> _Exercise_: Write each line out again exactly as written.

## begin Source records

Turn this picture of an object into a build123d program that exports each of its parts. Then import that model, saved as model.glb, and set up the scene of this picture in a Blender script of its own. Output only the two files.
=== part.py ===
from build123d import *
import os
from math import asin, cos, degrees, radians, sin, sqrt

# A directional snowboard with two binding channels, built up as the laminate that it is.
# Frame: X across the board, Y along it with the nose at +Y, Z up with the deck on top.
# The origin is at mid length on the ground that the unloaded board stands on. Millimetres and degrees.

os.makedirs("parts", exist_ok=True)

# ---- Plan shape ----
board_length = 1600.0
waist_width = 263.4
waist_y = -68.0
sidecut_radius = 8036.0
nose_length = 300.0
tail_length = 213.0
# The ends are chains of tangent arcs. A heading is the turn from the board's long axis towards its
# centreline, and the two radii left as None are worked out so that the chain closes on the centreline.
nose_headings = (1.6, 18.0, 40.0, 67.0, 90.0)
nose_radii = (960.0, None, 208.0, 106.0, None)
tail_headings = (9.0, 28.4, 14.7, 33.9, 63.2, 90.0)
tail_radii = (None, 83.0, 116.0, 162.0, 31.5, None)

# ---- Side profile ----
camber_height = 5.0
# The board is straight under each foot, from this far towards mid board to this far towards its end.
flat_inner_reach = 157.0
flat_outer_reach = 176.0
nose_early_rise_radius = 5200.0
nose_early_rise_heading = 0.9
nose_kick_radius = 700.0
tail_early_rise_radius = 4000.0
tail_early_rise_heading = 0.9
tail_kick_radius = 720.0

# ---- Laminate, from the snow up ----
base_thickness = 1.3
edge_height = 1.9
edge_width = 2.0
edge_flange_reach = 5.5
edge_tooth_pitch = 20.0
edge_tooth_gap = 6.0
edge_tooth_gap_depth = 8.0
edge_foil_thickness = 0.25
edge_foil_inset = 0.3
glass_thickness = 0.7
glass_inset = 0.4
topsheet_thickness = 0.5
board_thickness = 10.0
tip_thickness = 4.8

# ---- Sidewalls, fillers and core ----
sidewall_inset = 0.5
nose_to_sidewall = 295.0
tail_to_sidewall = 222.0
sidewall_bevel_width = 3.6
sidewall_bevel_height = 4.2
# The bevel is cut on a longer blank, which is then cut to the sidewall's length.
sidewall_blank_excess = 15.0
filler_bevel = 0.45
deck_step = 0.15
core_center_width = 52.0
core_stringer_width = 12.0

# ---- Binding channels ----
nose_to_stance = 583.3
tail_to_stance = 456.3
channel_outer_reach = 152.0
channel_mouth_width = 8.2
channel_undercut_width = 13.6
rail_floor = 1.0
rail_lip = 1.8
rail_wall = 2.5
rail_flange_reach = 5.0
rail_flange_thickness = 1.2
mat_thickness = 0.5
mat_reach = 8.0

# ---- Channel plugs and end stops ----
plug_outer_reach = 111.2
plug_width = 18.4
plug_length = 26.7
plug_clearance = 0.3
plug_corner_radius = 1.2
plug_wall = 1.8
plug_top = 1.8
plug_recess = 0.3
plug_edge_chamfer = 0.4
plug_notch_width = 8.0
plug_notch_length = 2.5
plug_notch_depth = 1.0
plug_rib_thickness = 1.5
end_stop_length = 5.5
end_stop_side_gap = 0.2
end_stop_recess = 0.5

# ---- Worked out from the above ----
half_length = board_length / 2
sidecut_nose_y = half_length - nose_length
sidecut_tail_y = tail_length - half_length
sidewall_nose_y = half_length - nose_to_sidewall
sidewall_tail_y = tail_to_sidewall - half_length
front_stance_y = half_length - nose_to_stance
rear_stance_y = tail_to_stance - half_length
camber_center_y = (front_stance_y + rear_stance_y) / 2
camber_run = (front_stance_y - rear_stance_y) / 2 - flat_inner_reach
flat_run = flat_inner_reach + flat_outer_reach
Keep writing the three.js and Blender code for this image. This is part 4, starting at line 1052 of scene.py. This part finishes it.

## end Source records

> _Exercise result_:
Turn this picture of an object into a build123d program that exports each of its parts. Then import that model, saved as model.glb, and set up the scene of this picture in a Blender script of its own. Output only the two files.
=== part.py ===
from build123d import *
import os
from math import asin, cos, degrees, radians, sin, sqrt

# A directional snowboard with two binding channels, built up as the laminate that it is.
# Frame: X across the board, Y along it with the nose at +Y, Z up with the deck on top.
# The origin is at mid length on the ground that the unloaded board stands on. Millimetres and degrees.

os.makedirs("parts", exist_ok=True)

# ---- Plan shape ----
board_length = 1600.0
waist_width = 263.4
waist_y = -68.0
sidecut_radius = 8036.0
nose_length = 300.0
tail_length = 213.0
# The ends are chains of tangent arcs. A heading is the turn from the board's long axis towards its
# centreline, and the two radii left as None are worked out so that the chain closes on the centreline.
nose_headings = (1.6, 18.0, 40.0, 67.0, 90.0)
nose_radii = (960.0, None, 208.0, 106.0, None)
tail_headings = (9.0, 28.4, 14.7, 33.9, 63.2, 90.0)
tail_radii = (None, 83.0, 116.0, 162.0, 31.5, None)

# ---- Side profile ----
camber_height = 5.0
# The board is straight under each foot, from this far towards mid board to this far towards its end.
flat_inner_reach = 157.0
flat_outer_reach = 176.0
nose_early_rise_radius = 5200.0
nose_early_rise_heading = 0.9
nose_kick_radius = 700.0
tail_early_rise_radius = 4000.0
tail_early_rise_heading = 0.9
tail_kick_radius = 720.0

# ---- Laminate, from the snow up ----
base_thickness = 1.3
edge_height = 1.9
edge_width = 2.0
edge_flange_reach = 5.5
edge_tooth_pitch = 20.0
edge_tooth_gap = 6.0
edge_tooth_gap_depth = 8.0
edge_foil_thickness = 0.25
edge_foil_inset = 0.3
glass_thickness = 0.7
glass_inset = 0.4
topsheet_thickness = 0.5
board_thickness = 10.0
tip_thickness = 4.8

# ---- Sidewalls, fillers and core ----
sidewall_inset = 0.5
nose_to_sidewall = 295.0
tail_to_sidewall = 222.0
sidewall_bevel_width = 3.6
sidewall_bevel_height = 4.2
# The bevel is cut on a longer blank, which is then cut to the sidewall's length.
sidewall_blank_excess = 15.0
filler_bevel = 0.45
deck_step = 0.15
core_center_width = 52.0
core_stringer_width = 12.0

# ---- Binding channels ----
nose_to_stance = 583.3
tail_to_stance = 456.3
channel_outer_reach = 152.0
channel_mouth_width = 8.2
channel_undercut_width = 13.6
rail_floor = 1.0
rail_lip = 1.8
rail_wall = 2.5
rail_flange_reach = 5.0
rail_flange_thickness = 1.2
mat_thickness = 0.5
mat_reach = 8.0

# ---- Channel plugs and end stops ----
plug_outer_reach = 111.2
plug_width = 18.4
plug_length = 26.7
plug_clearance = 0.3
plug_corner_radius = 1.2
plug_wall = 1.8
plug_top = 1.8
plug_recess = 0.3
plug_edge_chamfer = 0.4
plug_notch_width = 8.0
plug_notch_length = 2.5
plug_notch_depth = 1.0
plug_rib_thickness = 1.5
end_stop_length = 5.5
end_stop_side_gap = 0.2
end_stop_recess = 0.5

# ---- Worked out from the above ----
half_length = board_length / 2
sidecut_nose_y = half_length - nose_length
sidecut_tail_y = tail_length - half_length
sidewall_nose_y = half_length - nose_to_sidewall
sidewall_tail_y = tail_to_sidewall - half_length
front_stance_y = half_length - nose_to_stance
rear_stance_y = tail_to_stance - half_length
camber_center_y = (front_stance_y + rear_stance_y) / 2
camber_run = (front_stance_y - rear_stance_y) / 2 - flat_inner_reach
flat_run = flat_inner_reach + flat_outer_reach
Keep writing the three.js and Blender code for this image. This is part 4, starting at line 1052 of scene.py. This part finishes it.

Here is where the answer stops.